**Stated task:** Will you give every entry again exactly as it stands?

**Information provided:**
· · · ·
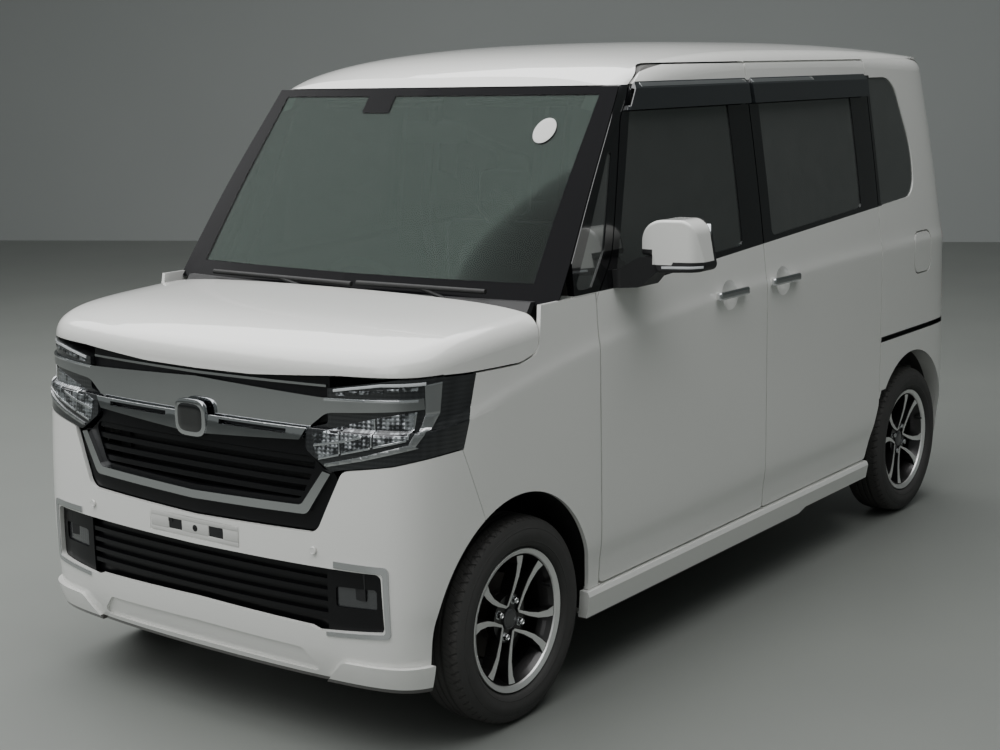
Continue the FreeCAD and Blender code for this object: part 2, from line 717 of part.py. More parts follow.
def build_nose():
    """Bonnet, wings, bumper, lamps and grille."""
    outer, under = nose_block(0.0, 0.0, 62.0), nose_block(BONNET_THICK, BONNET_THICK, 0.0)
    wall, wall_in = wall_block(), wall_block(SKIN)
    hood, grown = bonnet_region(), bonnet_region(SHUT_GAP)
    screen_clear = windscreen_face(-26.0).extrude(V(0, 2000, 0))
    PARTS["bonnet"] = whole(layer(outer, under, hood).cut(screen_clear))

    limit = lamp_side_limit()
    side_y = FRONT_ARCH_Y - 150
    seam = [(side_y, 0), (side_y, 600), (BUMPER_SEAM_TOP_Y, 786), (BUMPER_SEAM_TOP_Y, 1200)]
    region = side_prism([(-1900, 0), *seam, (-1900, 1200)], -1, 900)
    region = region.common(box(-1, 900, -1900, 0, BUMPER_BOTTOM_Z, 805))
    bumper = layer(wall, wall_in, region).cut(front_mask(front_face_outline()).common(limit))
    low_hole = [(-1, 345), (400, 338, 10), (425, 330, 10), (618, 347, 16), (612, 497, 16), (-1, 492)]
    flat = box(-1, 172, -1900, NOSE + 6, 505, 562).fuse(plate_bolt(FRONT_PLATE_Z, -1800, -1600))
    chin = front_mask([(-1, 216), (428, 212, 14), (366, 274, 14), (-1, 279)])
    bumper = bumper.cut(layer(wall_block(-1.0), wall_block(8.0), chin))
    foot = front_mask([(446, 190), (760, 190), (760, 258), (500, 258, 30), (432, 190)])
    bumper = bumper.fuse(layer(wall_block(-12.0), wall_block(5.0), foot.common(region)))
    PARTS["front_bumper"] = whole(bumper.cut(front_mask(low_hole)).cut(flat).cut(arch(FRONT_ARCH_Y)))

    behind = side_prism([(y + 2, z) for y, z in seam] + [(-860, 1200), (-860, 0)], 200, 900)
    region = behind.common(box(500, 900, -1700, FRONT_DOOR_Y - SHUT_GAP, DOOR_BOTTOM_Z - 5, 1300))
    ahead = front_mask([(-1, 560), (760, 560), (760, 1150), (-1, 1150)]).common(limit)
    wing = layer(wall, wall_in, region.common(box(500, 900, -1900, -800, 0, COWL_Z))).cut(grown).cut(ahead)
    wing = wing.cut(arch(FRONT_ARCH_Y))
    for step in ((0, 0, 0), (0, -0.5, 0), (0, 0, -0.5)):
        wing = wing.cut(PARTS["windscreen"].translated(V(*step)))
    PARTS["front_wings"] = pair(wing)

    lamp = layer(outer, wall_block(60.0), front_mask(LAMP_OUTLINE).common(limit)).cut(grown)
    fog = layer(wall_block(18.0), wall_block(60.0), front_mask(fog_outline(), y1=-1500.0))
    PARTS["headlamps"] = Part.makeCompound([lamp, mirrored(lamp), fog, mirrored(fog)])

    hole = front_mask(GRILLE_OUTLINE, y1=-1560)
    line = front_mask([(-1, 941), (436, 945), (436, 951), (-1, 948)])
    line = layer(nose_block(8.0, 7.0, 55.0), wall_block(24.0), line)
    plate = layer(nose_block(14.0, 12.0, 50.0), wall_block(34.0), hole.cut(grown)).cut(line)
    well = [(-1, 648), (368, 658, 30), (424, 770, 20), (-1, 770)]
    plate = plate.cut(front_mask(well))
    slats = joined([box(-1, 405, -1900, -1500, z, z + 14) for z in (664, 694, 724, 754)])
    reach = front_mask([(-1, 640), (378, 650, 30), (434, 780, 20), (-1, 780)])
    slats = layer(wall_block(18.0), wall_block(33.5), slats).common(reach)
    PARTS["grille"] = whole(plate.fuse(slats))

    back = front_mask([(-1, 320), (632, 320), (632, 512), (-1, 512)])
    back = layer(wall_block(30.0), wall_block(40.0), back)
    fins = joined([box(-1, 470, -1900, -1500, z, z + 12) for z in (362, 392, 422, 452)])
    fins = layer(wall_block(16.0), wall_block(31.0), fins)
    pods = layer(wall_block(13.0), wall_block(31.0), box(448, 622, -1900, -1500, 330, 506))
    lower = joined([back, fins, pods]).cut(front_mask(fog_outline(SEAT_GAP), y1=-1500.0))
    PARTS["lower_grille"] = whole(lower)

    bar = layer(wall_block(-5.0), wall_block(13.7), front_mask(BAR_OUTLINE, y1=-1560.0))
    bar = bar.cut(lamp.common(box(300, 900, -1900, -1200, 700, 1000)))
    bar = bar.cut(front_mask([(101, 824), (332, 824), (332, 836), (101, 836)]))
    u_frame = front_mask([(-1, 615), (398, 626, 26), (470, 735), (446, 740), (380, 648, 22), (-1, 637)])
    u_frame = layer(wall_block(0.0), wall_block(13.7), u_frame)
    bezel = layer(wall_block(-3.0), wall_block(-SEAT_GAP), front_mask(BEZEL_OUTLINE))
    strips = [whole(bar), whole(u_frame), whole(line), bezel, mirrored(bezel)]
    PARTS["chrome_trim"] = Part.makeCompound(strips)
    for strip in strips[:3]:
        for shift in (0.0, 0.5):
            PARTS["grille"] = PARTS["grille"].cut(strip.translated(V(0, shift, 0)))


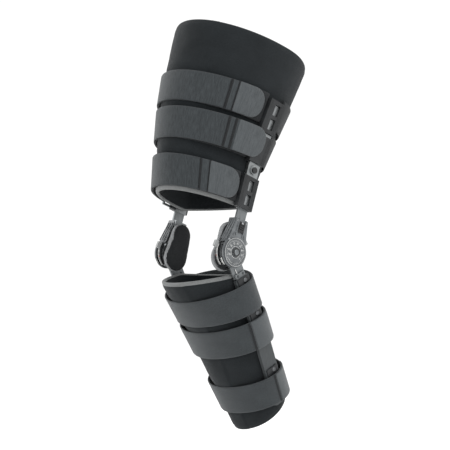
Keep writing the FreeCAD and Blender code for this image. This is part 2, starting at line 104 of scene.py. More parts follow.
· · · ·
**Expected answer:**
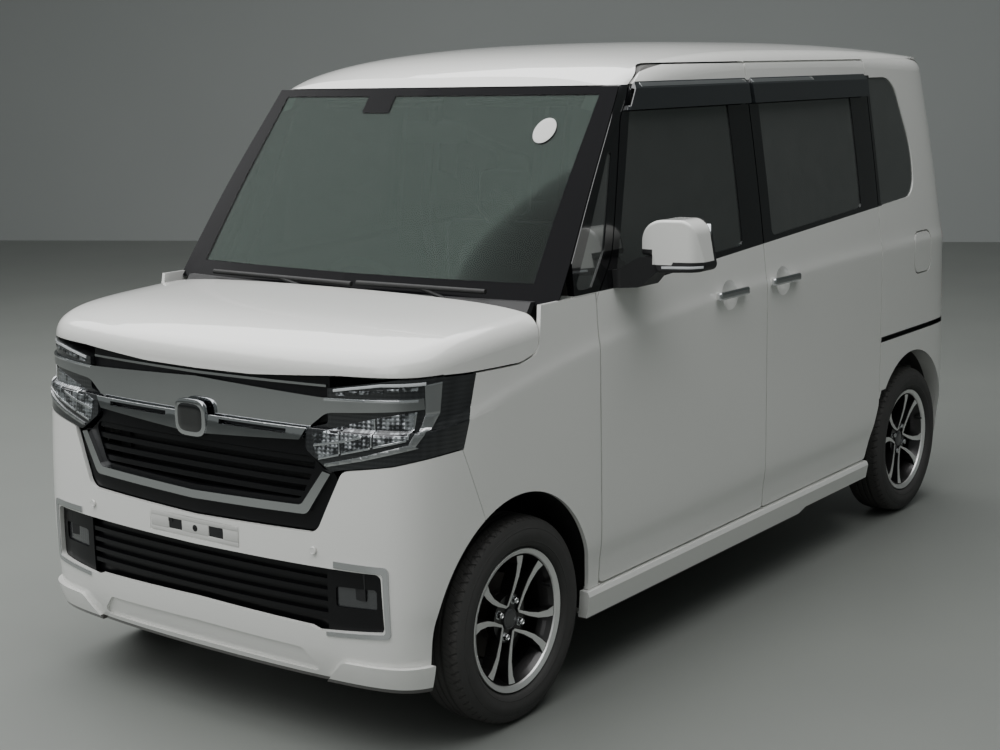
Continue the FreeCAD and Blender code for this object: part 2, from line 717 of part.py. More parts follow.
def build_nose():
    """Bonnet, wings, bumper, lamps and grille."""
    outer, under = nose_block(0.0, 0.0, 62.0), nose_block(BONNET_THICK, BONNET_THICK, 0.0)
    wall, wall_in = wall_block(), wall_block(SKIN)
    hood, grown = bonnet_region(), bonnet_region(SHUT_GAP)
    screen_clear = windscreen_face(-26.0).extrude(V(0, 2000, 0))
    PARTS["bonnet"] = whole(layer(outer, under, hood).cut(screen_clear))

    limit = lamp_side_limit()
    side_y = FRONT_ARCH_Y - 150
    seam = [(side_y, 0), (side_y, 600), (BUMPER_SEAM_TOP_Y, 786), (BUMPER_SEAM_TOP_Y, 1200)]
    region = side_prism([(-1900, 0), *seam, (-1900, 1200)], -1, 900)
    region = region.common(box(-1, 900, -1900, 0, BUMPER_BOTTOM_Z, 805))
    bumper = layer(wall, wall_in, region).cut(front_mask(front_face_outline()).common(limit))
    low_hole = [(-1, 345), (400, 338, 10), (425, 330, 10), (618, 347, 16), (612, 497, 16), (-1, 492)]
    flat = box(-1, 172, -1900, NOSE + 6, 505, 562).fuse(plate_bolt(FRONT_PLATE_Z, -1800, -1600))
    chin = front_mask([(-1, 216), (428, 212, 14), (366, 274, 14), (-1, 279)])
    bumper = bumper.cut(layer(wall_block(-1.0), wall_block(8.0), chin))
    foot = front_mask([(446, 190), (760, 190), (760, 258), (500, 258, 30), (432, 190)])
    bumper = bumper.fuse(layer(wall_block(-12.0), wall_block(5.0), foot.common(region)))
    PARTS["front_bumper"] = whole(bumper.cut(front_mask(low_hole)).cut(flat).cut(arch(FRONT_ARCH_Y)))

    behind = side_prism([(y + 2, z) for y, z in seam] + [(-860, 1200), (-860, 0)], 200, 900)
    region = behind.common(box(500, 900, -1700, FRONT_DOOR_Y - SHUT_GAP, DOOR_BOTTOM_Z - 5, 1300))
    ahead = front_mask([(-1, 560), (760, 560), (760, 1150), (-1, 1150)]).common(limit)
    wing = layer(wall, wall_in, region.common(box(500, 900, -1900, -800, 0, COWL_Z))).cut(grown).cut(ahead)
    wing = wing.cut(arch(FRONT_ARCH_Y))
    for step in ((0, 0, 0), (0, -0.5, 0), (0, 0, -0.5)):
        wing = wing.cut(PARTS["windscreen"].translated(V(*step)))
    PARTS["front_wings"] = pair(wing)

    lamp = layer(outer, wall_block(60.0), front_mask(LAMP_OUTLINE).common(limit)).cut(grown)
    fog = layer(wall_block(18.0), wall_block(60.0), front_mask(fog_outline(), y1=-1500.0))
    PARTS["headlamps"] = Part.makeCompound([lamp, mirrored(lamp), fog, mirrored(fog)])

    hole = front_mask(GRILLE_OUTLINE, y1=-1560)
    line = front_mask([(-1, 941), (436, 945), (436, 951), (-1, 948)])
    line = layer(nose_block(8.0, 7.0, 55.0), wall_block(24.0), line)
    plate = layer(nose_block(14.0, 12.0, 50.0), wall_block(34.0), hole.cut(grown)).cut(line)
    well = [(-1, 648), (368, 658, 30), (424, 770, 20), (-1, 770)]
    plate = plate.cut(front_mask(well))
    slats = joined([box(-1, 405, -1900, -1500, z, z + 14) for z in (664, 694, 724, 754)])
    reach = front_mask([(-1, 640), (378, 650, 30), (434, 780, 20), (-1, 780)])
    slats = layer(wall_block(18.0), wall_block(33.5), slats).common(reach)
    PARTS["grille"] = whole(plate.fuse(slats))

    back = front_mask([(-1, 320), (632, 320), (632, 512), (-1, 512)])
    back = layer(wall_block(30.0), wall_block(40.0), back)
    fins = joined([box(-1, 470, -1900, -1500, z, z + 12) for z in (362, 392, 422, 452)])
    fins = layer(wall_block(16.0), wall_block(31.0), fins)
    pods = layer(wall_block(13.0), wall_block(31.0), box(448, 622, -1900, -1500, 330, 506))
    lower = joined([back, fins, pods]).cut(front_mask(fog_outline(SEAT_GAP), y1=-1500.0))
    PARTS["lower_grille"] = whole(lower)

    bar = layer(wall_block(-5.0), wall_block(13.7), front_mask(BAR_OUTLINE, y1=-1560.0))
    bar = bar.cut(lamp.common(box(300, 900, -1900, -1200, 700, 1000)))
    bar = bar.cut(front_mask([(101, 824), (332, 824), (332, 836), (101, 836)]))
    u_frame = front_mask([(-1, 615), (398, 626, 26), (470, 735), (446, 740), (380, 648, 22), (-1, 637)])
    u_frame = layer(wall_block(0.0), wall_block(13.7), u_frame)
    bezel = layer(wall_block(-3.0), wall_block(-SEAT_GAP), front_mask(BEZEL_OUTLINE))
    strips = [whole(bar), whole(u_frame), whole(line), bezel, mirrored(bezel)]
    PARTS["chrome_trim"] = Part.makeCompound(strips)
    for strip in strips[:3]:
        for shift in (0.0, 0.5):
            PARTS["grille"] = PARTS["grille"].cut(strip.translated(V(0, shift, 0)))


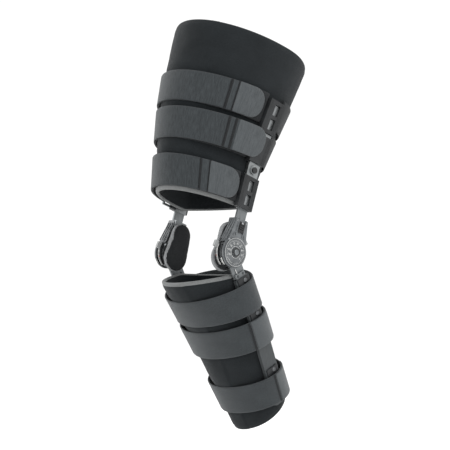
Keep writing the FreeCAD and Blender code for this image. This is part 2, starting at line 104 of scene.py. More parts follow.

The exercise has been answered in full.